## Exercise objective
Return the full listing exactly as it is written.

## Dataset extract
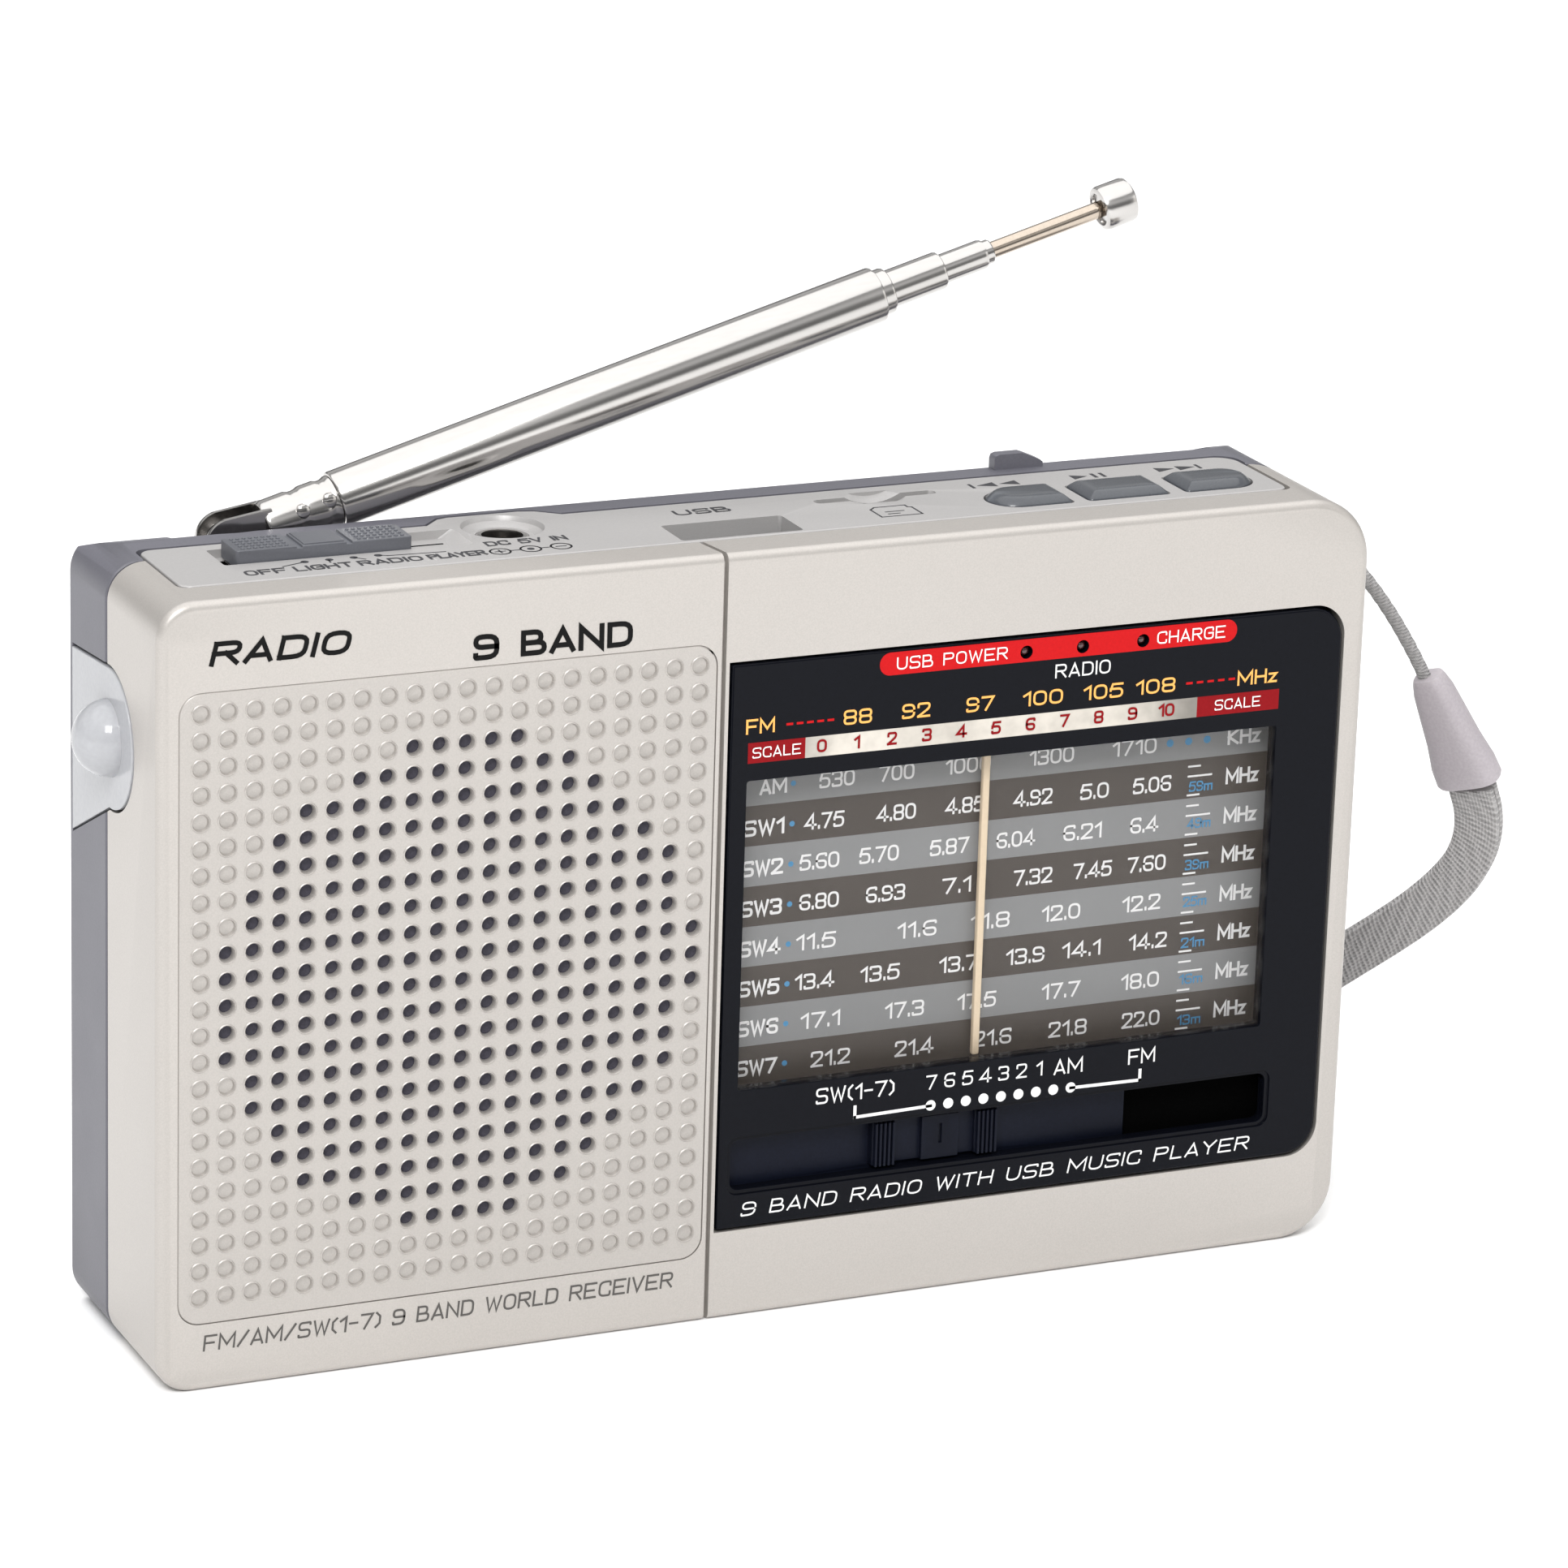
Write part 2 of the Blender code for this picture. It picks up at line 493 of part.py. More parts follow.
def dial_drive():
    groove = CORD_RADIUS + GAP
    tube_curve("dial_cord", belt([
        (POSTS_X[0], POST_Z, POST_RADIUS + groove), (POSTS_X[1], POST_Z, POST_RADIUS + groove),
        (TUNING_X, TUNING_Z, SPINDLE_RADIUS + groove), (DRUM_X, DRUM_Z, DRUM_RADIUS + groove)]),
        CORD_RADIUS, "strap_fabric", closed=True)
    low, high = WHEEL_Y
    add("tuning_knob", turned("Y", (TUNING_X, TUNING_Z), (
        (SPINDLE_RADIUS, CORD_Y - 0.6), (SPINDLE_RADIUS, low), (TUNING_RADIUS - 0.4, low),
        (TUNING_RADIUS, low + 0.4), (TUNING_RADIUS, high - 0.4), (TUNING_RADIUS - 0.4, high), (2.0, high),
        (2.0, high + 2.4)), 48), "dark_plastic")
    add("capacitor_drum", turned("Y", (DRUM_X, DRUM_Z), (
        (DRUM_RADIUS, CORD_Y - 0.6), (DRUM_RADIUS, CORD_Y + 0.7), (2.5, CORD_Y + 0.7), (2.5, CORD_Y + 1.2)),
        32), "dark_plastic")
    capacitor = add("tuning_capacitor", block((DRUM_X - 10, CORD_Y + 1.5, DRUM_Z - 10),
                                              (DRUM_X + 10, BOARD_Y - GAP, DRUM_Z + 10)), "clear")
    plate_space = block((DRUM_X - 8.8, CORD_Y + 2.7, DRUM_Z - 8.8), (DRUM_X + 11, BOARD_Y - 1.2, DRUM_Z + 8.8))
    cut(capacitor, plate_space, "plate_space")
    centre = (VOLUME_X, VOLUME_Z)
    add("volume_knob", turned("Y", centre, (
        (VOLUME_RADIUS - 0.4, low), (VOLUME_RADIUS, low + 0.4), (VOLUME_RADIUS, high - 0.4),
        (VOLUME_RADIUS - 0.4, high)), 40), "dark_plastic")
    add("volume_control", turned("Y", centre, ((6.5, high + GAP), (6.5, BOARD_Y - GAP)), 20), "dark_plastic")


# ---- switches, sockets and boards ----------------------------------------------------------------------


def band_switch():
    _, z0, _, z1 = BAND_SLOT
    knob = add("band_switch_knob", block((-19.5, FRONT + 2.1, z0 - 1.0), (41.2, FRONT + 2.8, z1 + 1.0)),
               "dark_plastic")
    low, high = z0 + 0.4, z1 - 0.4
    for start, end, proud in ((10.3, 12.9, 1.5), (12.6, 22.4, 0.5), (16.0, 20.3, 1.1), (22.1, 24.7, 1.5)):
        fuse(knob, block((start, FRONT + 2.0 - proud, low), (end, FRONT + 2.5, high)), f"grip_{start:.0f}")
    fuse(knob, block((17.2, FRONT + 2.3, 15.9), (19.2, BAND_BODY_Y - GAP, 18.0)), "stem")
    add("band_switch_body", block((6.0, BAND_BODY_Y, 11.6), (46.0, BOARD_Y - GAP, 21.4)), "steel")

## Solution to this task
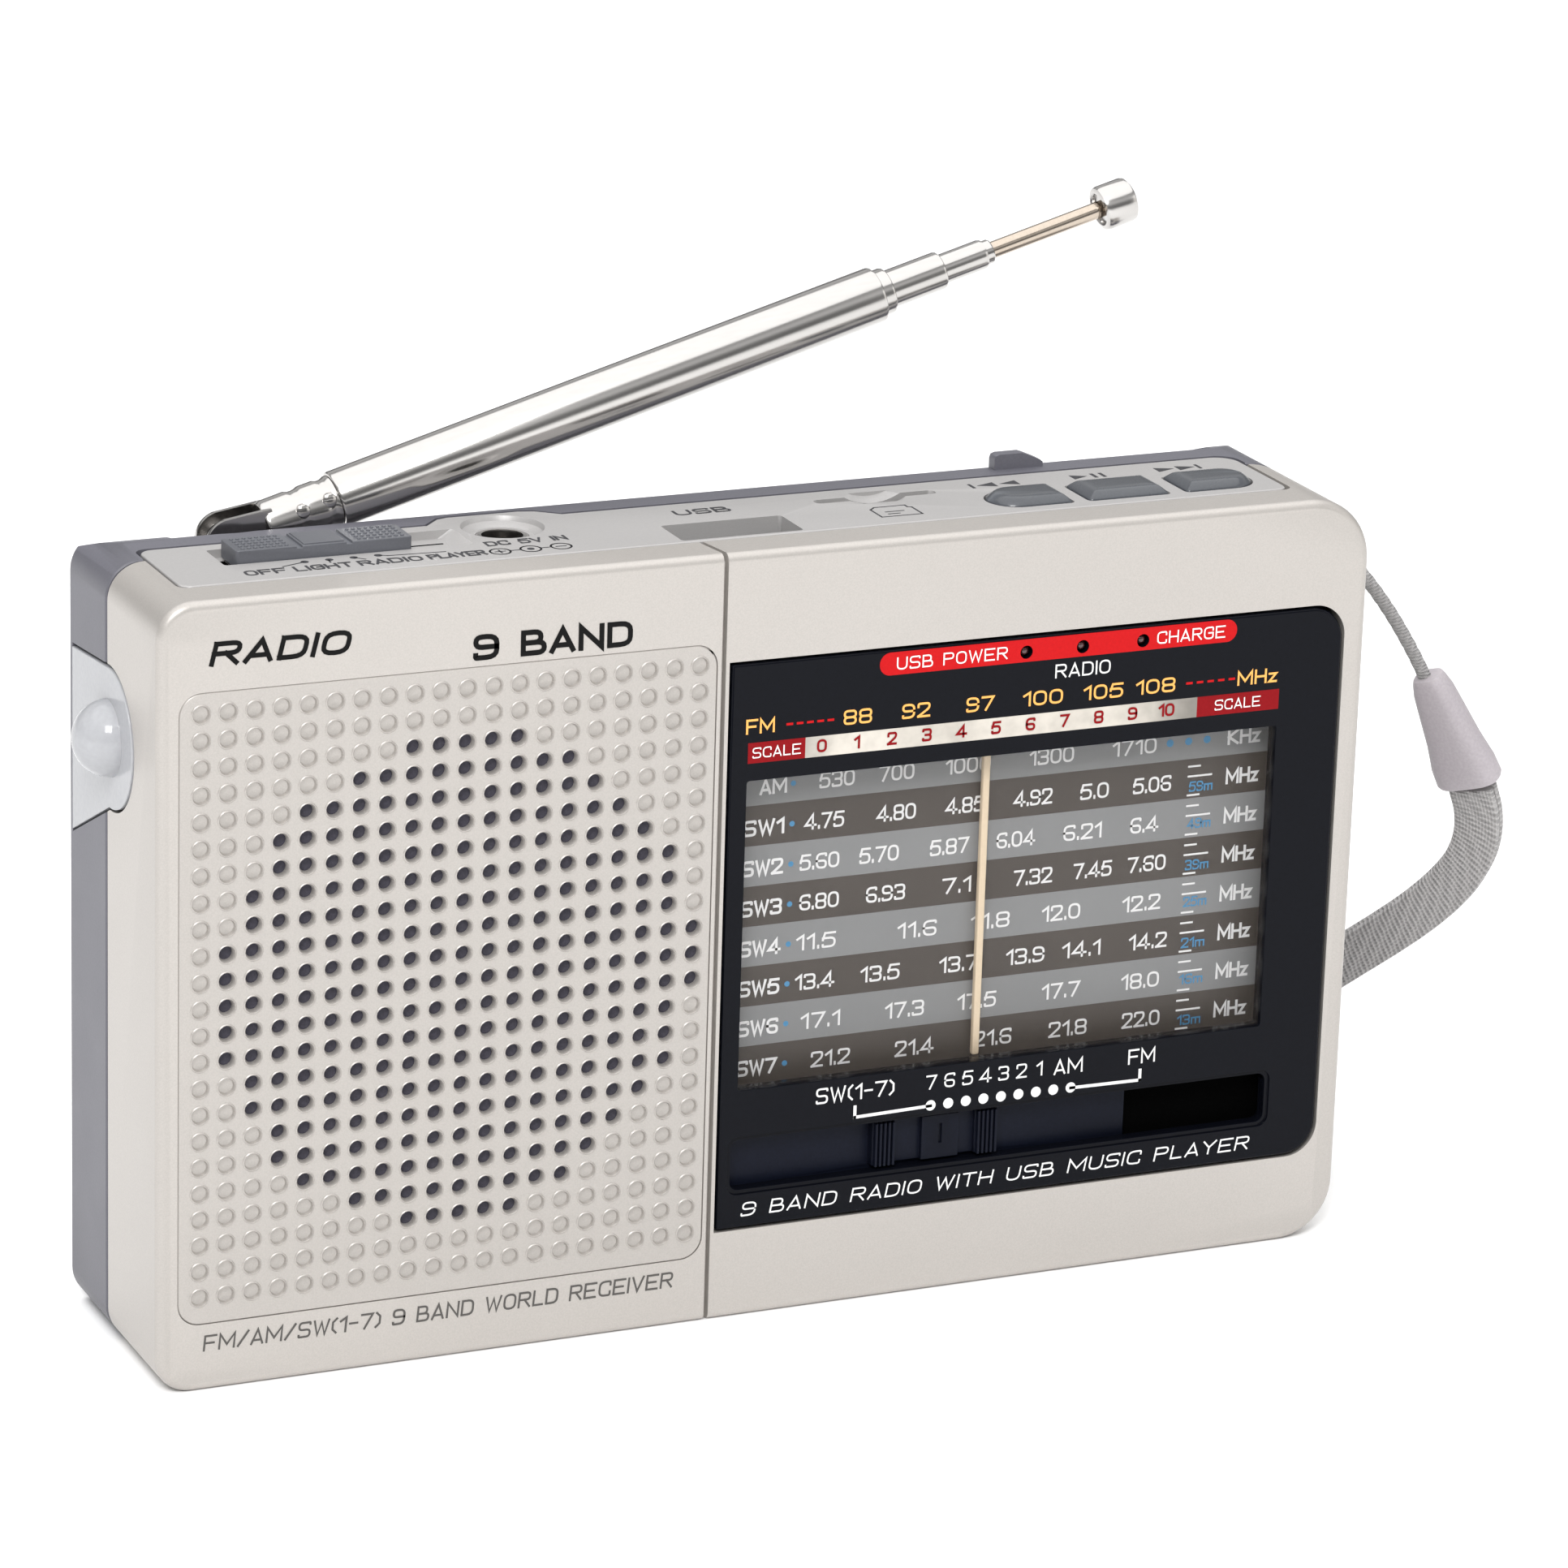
Write part 2 of the Blender code for this picture. It picks up at line 493 of part.py. More parts follow.
def dial_drive():
    groove = CORD_RADIUS + GAP
    tube_curve("dial_cord", belt([
        (POSTS_X[0], POST_Z, POST_RADIUS + groove), (POSTS_X[1], POST_Z, POST_RADIUS + groove),
        (TUNING_X, TUNING_Z, SPINDLE_RADIUS + groove), (DRUM_X, DRUM_Z, DRUM_RADIUS + groove)]),
        CORD_RADIUS, "strap_fabric", closed=True)
    low, high = WHEEL_Y
    add("tuning_knob", turned("Y", (TUNING_X, TUNING_Z), (
        (SPINDLE_RADIUS, CORD_Y - 0.6), (SPINDLE_RADIUS, low), (TUNING_RADIUS - 0.4, low),
        (TUNING_RADIUS, low + 0.4), (TUNING_RADIUS, high - 0.4), (TUNING_RADIUS - 0.4, high), (2.0, high),
        (2.0, high + 2.4)), 48), "dark_plastic")
    add("capacitor_drum", turned("Y", (DRUM_X, DRUM_Z), (
        (DRUM_RADIUS, CORD_Y - 0.6), (DRUM_RADIUS, CORD_Y + 0.7), (2.5, CORD_Y + 0.7), (2.5, CORD_Y + 1.2)),
        32), "dark_plastic")
    capacitor = add("tuning_capacitor", block((DRUM_X - 10, CORD_Y + 1.5, DRUM_Z - 10),
                                              (DRUM_X + 10, BOARD_Y - GAP, DRUM_Z + 10)), "clear")
    plate_space = block((DRUM_X - 8.8, CORD_Y + 2.7, DRUM_Z - 8.8), (DRUM_X + 11, BOARD_Y - 1.2, DRUM_Z + 8.8))
    cut(capacitor, plate_space, "plate_space")
    centre = (VOLUME_X, VOLUME_Z)
    add("volume_knob", turned("Y", centre, (
        (VOLUME_RADIUS - 0.4, low), (VOLUME_RADIUS, low + 0.4), (VOLUME_RADIUS, high - 0.4),
        (VOLUME_RADIUS - 0.4, high)), 40), "dark_plastic")
    add("volume_control", turned("Y", centre, ((6.5, high + GAP), (6.5, BOARD_Y - GAP)), 20), "dark_plastic")


# ---- switches, sockets and boards ----------------------------------------------------------------------


def band_switch():
    _, z0, _, z1 = BAND_SLOT
    knob = add("band_switch_knob", block((-19.5, FRONT + 2.1, z0 - 1.0), (41.2, FRONT + 2.8, z1 + 1.0)),
               "dark_plastic")
    low, high = z0 + 0.4, z1 - 0.4
    for start, end, proud in ((10.3, 12.9, 1.5), (12.6, 22.4, 0.5), (16.0, 20.3, 1.1), (22.1, 24.7, 1.5)):
        fuse(knob, block((start, FRONT + 2.0 - proud, low), (end, FRONT + 2.5, high)), f"grip_{start:.0f}")
    fuse(knob, block((17.2, FRONT + 2.3, 15.9), (19.2, BAND_BODY_Y - GAP, 18.0)), "stem")
    add("band_switch_body", block((6.0, BAND_BODY_Y, 11.6), (46.0, BOARD_Y - GAP, 21.4)), "steel")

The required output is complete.